[Directions for this task]: Go from the first line to the line with "lights, the room" and return those lines verbatim, ends included.
[Start]
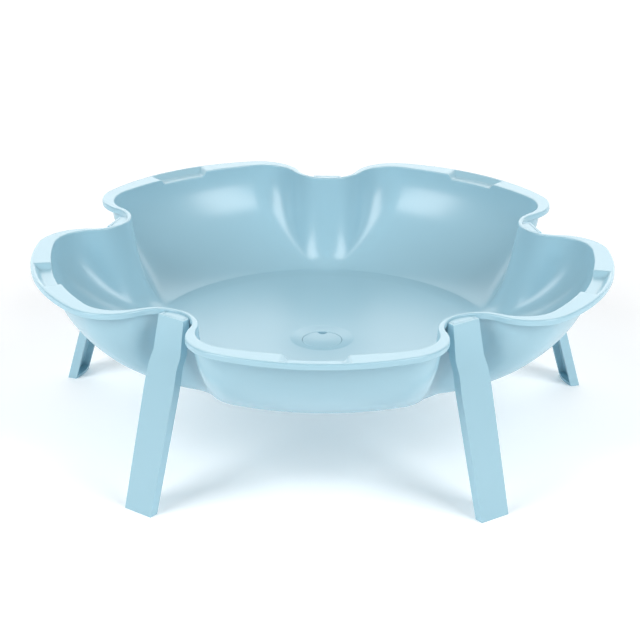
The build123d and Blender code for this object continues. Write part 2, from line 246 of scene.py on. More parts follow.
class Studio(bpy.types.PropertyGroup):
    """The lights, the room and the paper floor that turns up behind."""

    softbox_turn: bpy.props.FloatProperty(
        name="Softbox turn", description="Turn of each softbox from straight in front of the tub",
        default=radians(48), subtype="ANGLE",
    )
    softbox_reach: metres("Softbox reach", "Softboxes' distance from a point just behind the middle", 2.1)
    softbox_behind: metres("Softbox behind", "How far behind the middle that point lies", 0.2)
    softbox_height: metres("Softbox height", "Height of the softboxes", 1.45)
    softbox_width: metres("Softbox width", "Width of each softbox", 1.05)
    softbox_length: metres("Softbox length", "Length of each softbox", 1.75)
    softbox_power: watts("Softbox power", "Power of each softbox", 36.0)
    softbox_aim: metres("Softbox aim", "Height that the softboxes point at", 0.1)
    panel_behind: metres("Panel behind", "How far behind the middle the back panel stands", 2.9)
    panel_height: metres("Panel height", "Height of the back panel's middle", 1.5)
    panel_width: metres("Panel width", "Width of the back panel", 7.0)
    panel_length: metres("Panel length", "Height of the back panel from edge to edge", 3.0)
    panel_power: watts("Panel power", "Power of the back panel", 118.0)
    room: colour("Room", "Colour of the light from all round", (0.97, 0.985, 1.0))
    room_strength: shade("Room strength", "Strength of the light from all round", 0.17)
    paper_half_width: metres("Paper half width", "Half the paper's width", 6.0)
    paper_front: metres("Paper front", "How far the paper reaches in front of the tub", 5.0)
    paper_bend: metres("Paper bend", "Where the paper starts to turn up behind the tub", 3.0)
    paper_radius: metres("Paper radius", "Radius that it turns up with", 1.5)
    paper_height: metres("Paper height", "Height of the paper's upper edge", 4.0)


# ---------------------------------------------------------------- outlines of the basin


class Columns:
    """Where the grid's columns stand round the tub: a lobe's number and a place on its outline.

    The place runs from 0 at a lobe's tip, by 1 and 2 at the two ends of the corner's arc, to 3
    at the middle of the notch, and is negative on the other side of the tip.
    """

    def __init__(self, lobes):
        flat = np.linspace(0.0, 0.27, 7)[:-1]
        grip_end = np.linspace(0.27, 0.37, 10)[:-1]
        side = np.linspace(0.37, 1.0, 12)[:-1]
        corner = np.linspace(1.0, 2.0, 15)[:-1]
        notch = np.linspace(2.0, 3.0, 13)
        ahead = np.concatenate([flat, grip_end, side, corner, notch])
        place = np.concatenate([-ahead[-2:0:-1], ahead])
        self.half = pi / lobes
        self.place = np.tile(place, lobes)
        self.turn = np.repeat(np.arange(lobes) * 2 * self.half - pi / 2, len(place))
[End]
[Exercise response]:
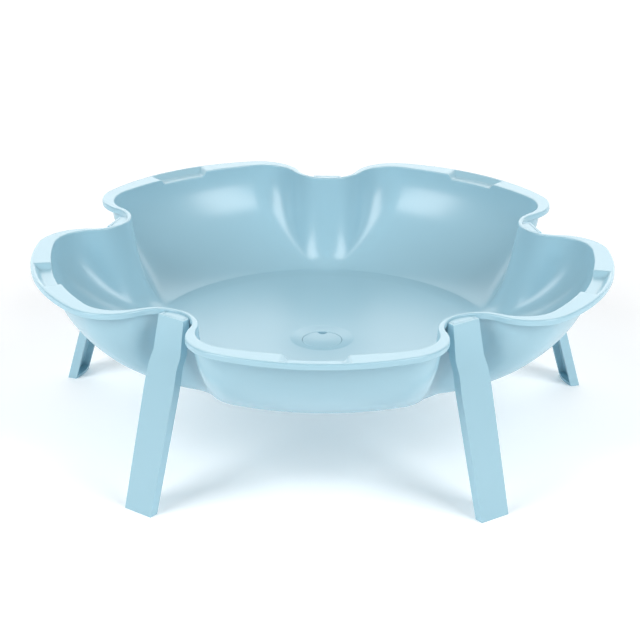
The build123d and Blender code for this object continues. Write part 2, from line 246 of scene.py on. More parts follow.
class Studio(bpy.types.PropertyGroup):
    """The lights, the room and the paper floor that turns up behind."""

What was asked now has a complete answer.